Umtapho High School is located in Lindelani, a township north of Durban. In the past, Umtapho was a fee-paying school, but in 2008, Umtapho became a no-fee school. However, the school continued to compel parents to pay fees, as if nothing had changed, claiming the fees were “donations”.

Sithole*, the parent who spoke to GroundUp, said that people struggled to pay the fees every year, particularly if they had more than one child. Many parents are unemployed or work in the informal sector. During the first week of term, about 50 learners were allegedly forced out of the school because their parents could not afford to pay the fees.

“For most parents, those who have two or three children, it’s hard. Like us, like me,” said Sithole. “The majority don’t know where to seek help. That’s why they end up making the payments although they can’t afford them.”

Parents who approached Corruption Watch said there was a policy of “no exemptions” from these fees. Corruption Watch commented: “[This] is among one of the examples where learners suffer directly because they are victimised together with the parent because of the parent’s inability to pay at that particular time.”

Attempts by GroundUp to reach the principal for comment were unsuccessful.

Sithole is the legal guardian of two children who attend Umtapho High School – her daughter and niece. At the beginning of this year, Sithole did not have enough money to pay the “maintenance” fees for both of them.

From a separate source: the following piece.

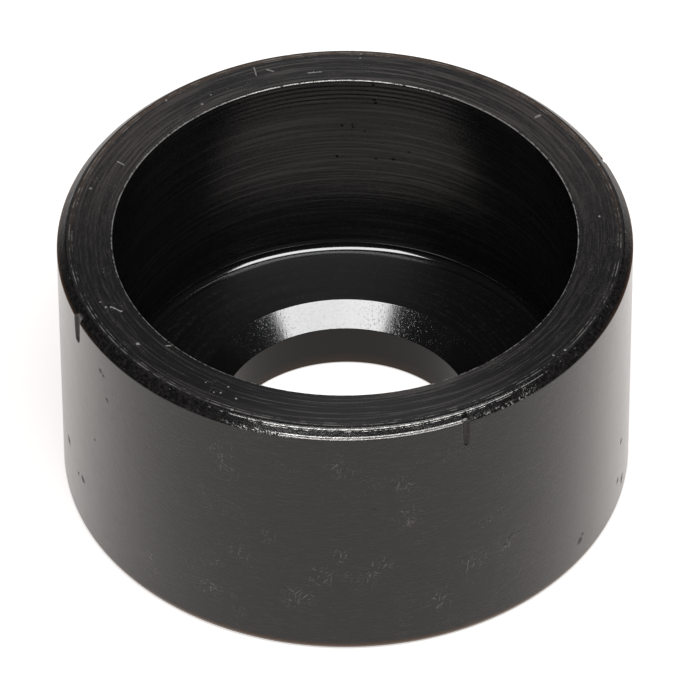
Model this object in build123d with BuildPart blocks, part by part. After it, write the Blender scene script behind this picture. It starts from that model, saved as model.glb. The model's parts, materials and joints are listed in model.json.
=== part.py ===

“This year I had a problem paying because my social grant got stopped so I went to the principal and I explained that, but she refused the child. She chased her away from school,” Sithole said to Groundup. “[My niece] only started school in March. Just imagine, a matric student, starting school in March.”

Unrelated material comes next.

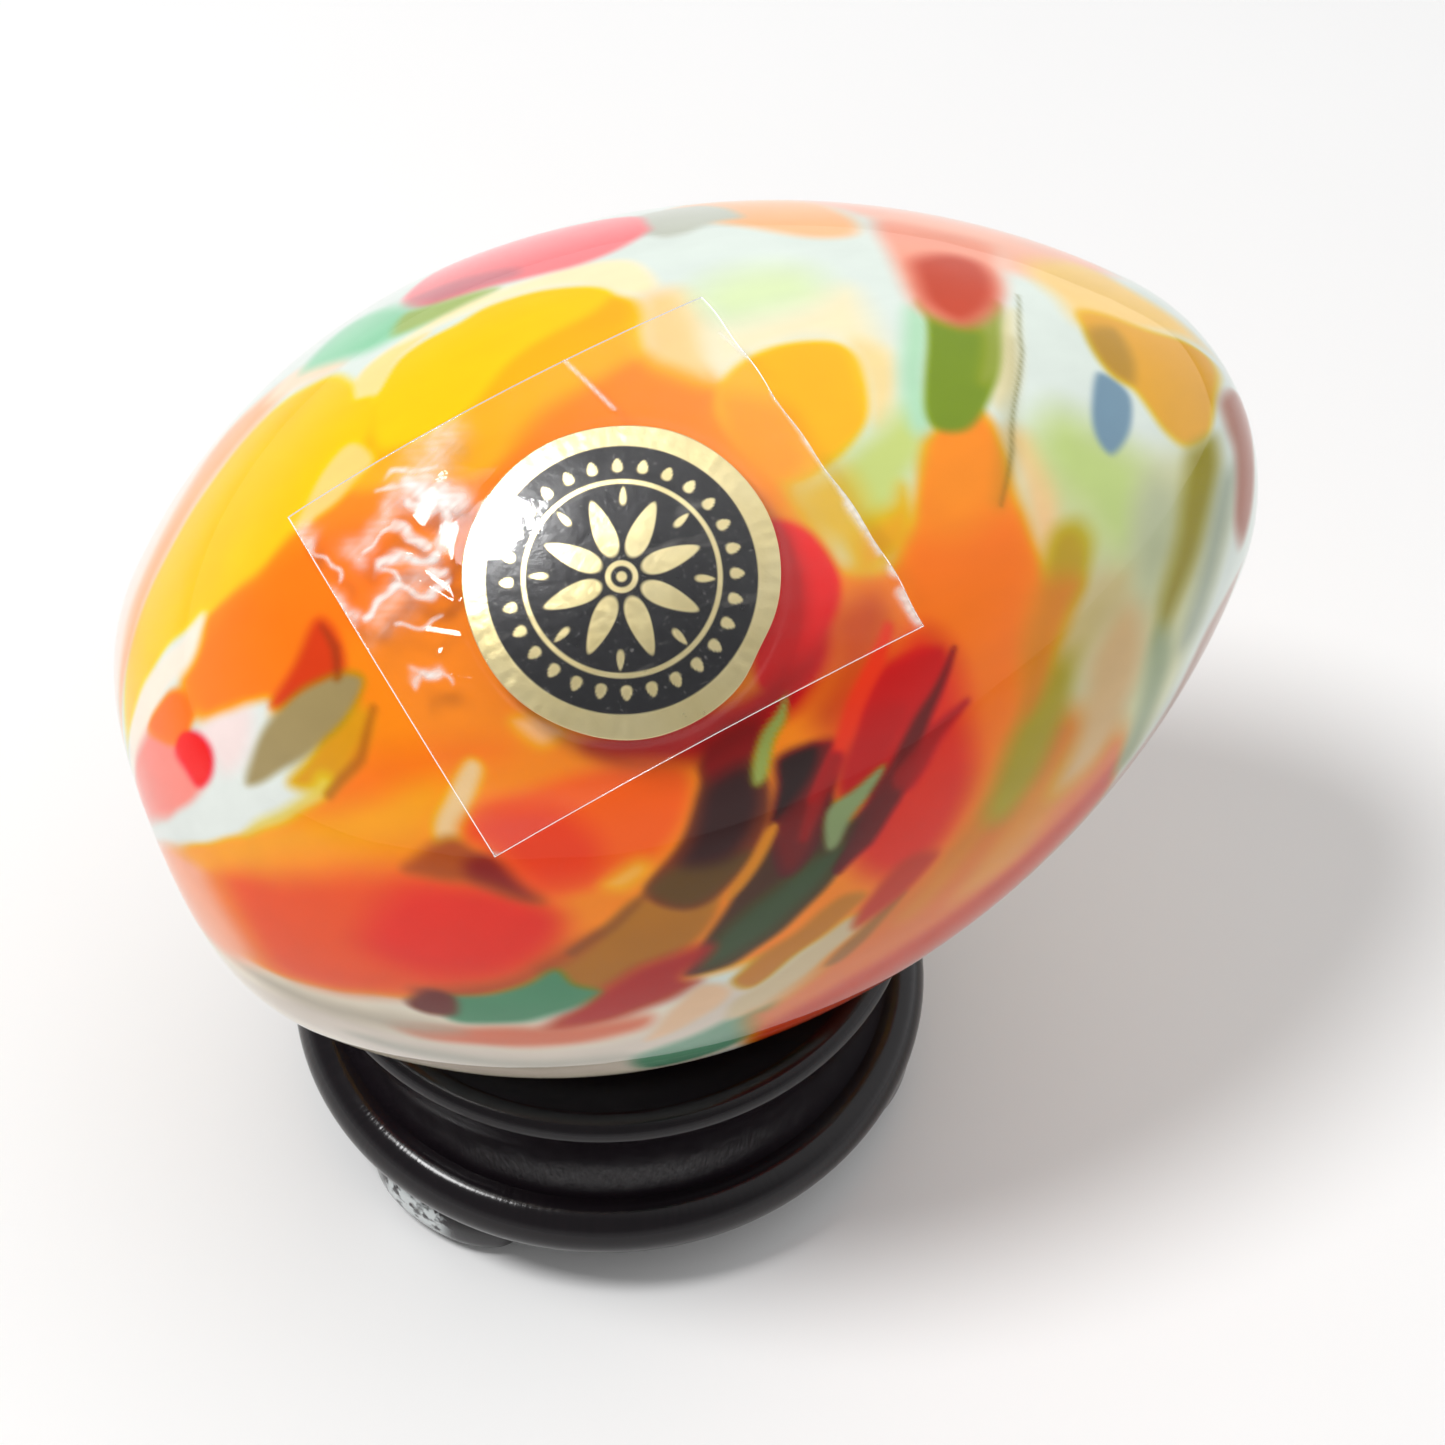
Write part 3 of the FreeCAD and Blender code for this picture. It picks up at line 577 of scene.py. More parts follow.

Not only was her niece prevented from coming to school for the first two months of the academic year, but the principal made an example of her to make other children “afraid”. The principal wrote on the school notice board, visible on the street outside the school, that this particular child’s parents “refused to donate” and therefore the child did not deserve to come to school. The principal also allegedly went to classes, telling learners to pay the fees or else they would end up like Sithole’s niece.

Sithole said she approached the school three times to discuss the situation, but the principal refused to give an exemption from the fee. Sithole also said that she had eventually approached the KwaZulu-Natal Department of Education circuit office for help, but had been “ignored”. Sithole said: “The man who was supposed to help me, blamed me.”

Corruption Watch believes that district offices in provincial education departments are ineffective and allow corruption to be swept under the carpet. In their statement, Corruption Watch explained: “What is of major concern is the fact that upon investigation, we find that not only were the issues reported to the district offices, but were also taken up with the provincial department of education. In both instances, it is either action is never taken or investigations are started but never seen through.”

GroundUp’s attempts to contact the KZN Department of Education for comment on the situation were unsuccessful.

Learners are each compelled to bring a ream of paper to school every year, and every week, parents are informed that they must send money for cleaning materials for the school. Sithole says that she does not know where the maintenance fee goes. “What is the maintenance fee we are forced to pay for at the beginning at the year, since we are being asked for an extra R5 every week?” Sithole asked.

The school is overcrowded, and many learners have to share textbooks and desks. Sithole wishes the maintenance fee could be put towards alleviating these problems.

Corruption Watch describes the problems of maladministration and corruption in schools as a “scourge”. It says: “The reports we receive from parents and concerned stakeholders are deplorable.”

* Sithole is not the parent’s real name.